さらに最も効果の高いメディアに最適化して配信できたり、タイムリーに効果を見ながらPDCAを回すことができるので、「出したら出しっぱなし」の純広告とは異なります。Webメディア側としても、アドネットワークにより在庫リスクを減らすことができるようになりました。
しかし、アドネットワークにおいてもまだ課題はあります。アドネットワークは、そのアドネットワークが提携しているWebメディアでしか配信ができないため、アドネットワークを複数運用する必要がありました。
また、広告のCTRなどのパフォーマンスの高い広告に配信が偏るなどの仕組みであったため、広告主によっては配信を思うようにできないといった課題がありました。
一方メディア側でも在庫リスクは純広告に比べて少なくなったものの、広告枠の販売単価が安くなる傾向にありました。
そこで登場したのが「アドエクスチェンジ」です。
アドエクスチェンジとは
アドエクスチェンジは、各広告枠の1インプレッション単位で取引ができる仕組みになります。
アドネットワークでは、「メディアごと」の取引でしたが、アドエクスチェンジでは、「広告枠ごと」に取引を行うことができ、複数のアドネットワークと連携して取引をしたり、直接Webメディアと連携して取引をしたりして最適な広告枠に表示がされます。
アドエクスチェンジにより、広告主側は更に最適な効果が出せる広告枠で広告配信量を増やして配信することができるようになり、Webメディア側も広告枠単位で最も高い入札をしてくれた広告主に枠を売ることができるようになりました。
そして、更に広告主とWebメディア双方の利益を最大化させるために生まれた技術が「DSP」と「SSP」です。
DSP・SSPとは
DSPは「ディマンド サイド プラットフォーム」の略で、「広告主側」の広告配信の効果を最大化するために用いられる広告管理ツールです。
一方SSPは「サプライ サイド プラットフォーム」の略で、こちらは「広告販売側(メディア側)」のマネタイズを最大化させるために用いられる管理ツールとなっています。
広告主はDSPで入札を行い、SSPと連携しSSPからアドエクスチェンジやアドネットワーク、Webメディアと連携し最適な広告枠をDSP側に返す取引を瞬時に行います。
このリアルタイムで入札を行う技術を「RTB(リアル タイム ビディング)」と言います。次でもう少し詳しくご説明します。
RTBとは
RTBは「リアル タイム ビディング」の略で、広告のリアルタイム取引により広告主の広告効果を最大化し、メディアにとっては、マネタイズを最大化させる取引の仕組みです。1インプレッション単位で入札を行い、最も高い入札者の広告が表示されます。
仕組みを順を追ってご説明します。
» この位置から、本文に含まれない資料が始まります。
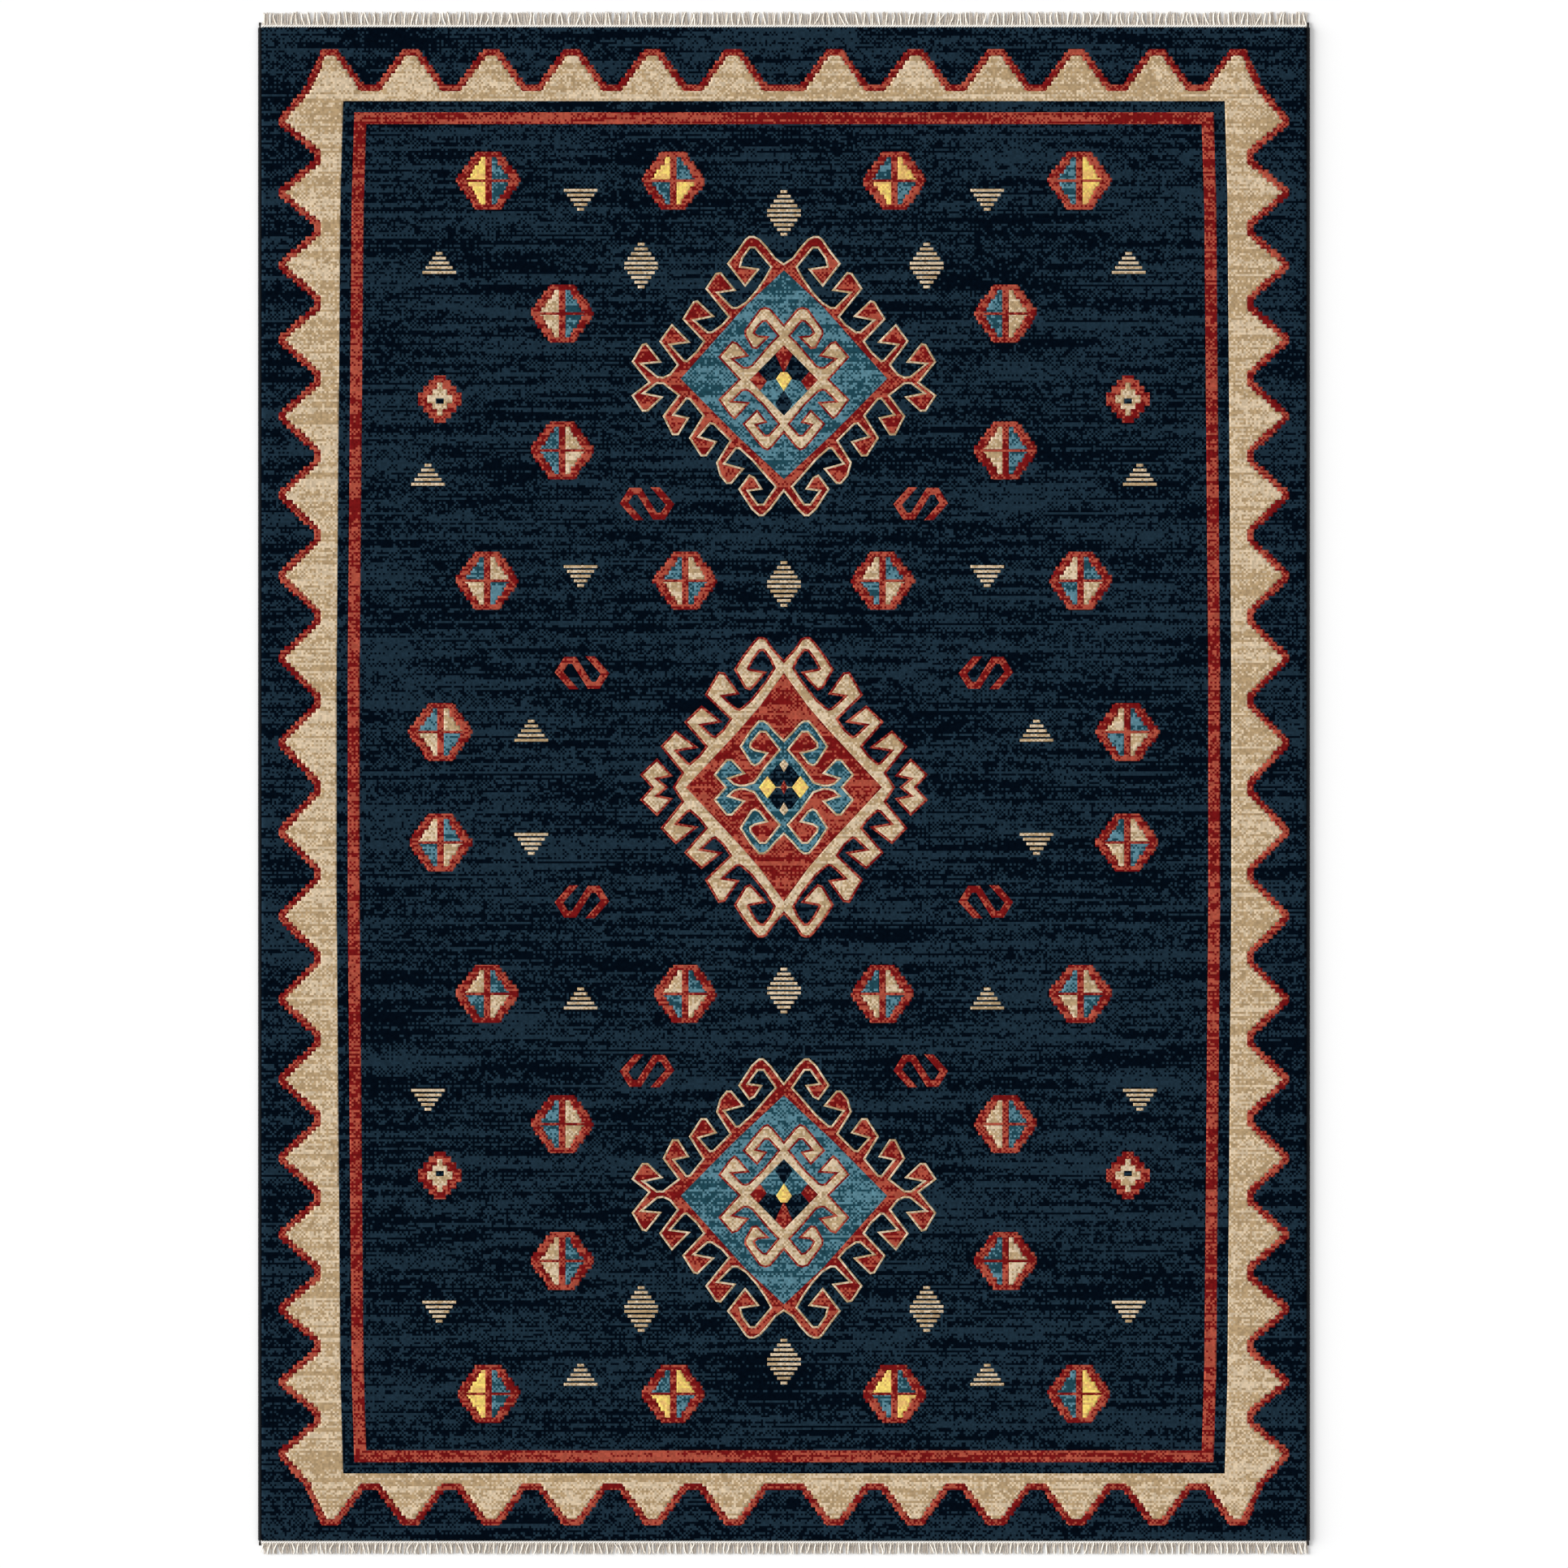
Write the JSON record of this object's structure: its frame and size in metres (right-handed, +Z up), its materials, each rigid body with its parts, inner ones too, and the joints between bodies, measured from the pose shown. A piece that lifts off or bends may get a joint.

(※こちらの内容は記事末尾でご紹介している動画講座でよりわかりやすく解説していますので、記事では理解が難しかった方はぜひ動画をご視聴ください。)
まず①Webメディアに訪問しインプレッションが発生します。そこから②SSPに広告のリクエストが送信されます。そしてSSPからDSPに情報が連携し、③RTBでのオークションが発生します。
例えば、広告主Aが150円、広告主Bが200円、広告主Cが100円広告主Dが300円だったとします。この場合、300円が最も高い広告主となりますが、まずDSP1からは④広告主Bの200円が入札単価として返され、DSP2では広告主Dの300円が返されます。そしてDSP2の300円が最終的には最も高い入札単価として返され、⑤SSPから広告主Dの表示がリクエストされるという流れになります。これが広告の1表示回数ごとに瞬時に行われ、およそ0.1秒で取引がされるのです。
以上、アドテクノロジーの基礎として、主要な用語とその概念について進化の変遷と共に学んできました。広告代理店からの提案などでこのような概念の知識は役に立ちますので、皆さんぜひ実践の中で応用していけるように頑張ってくださいね。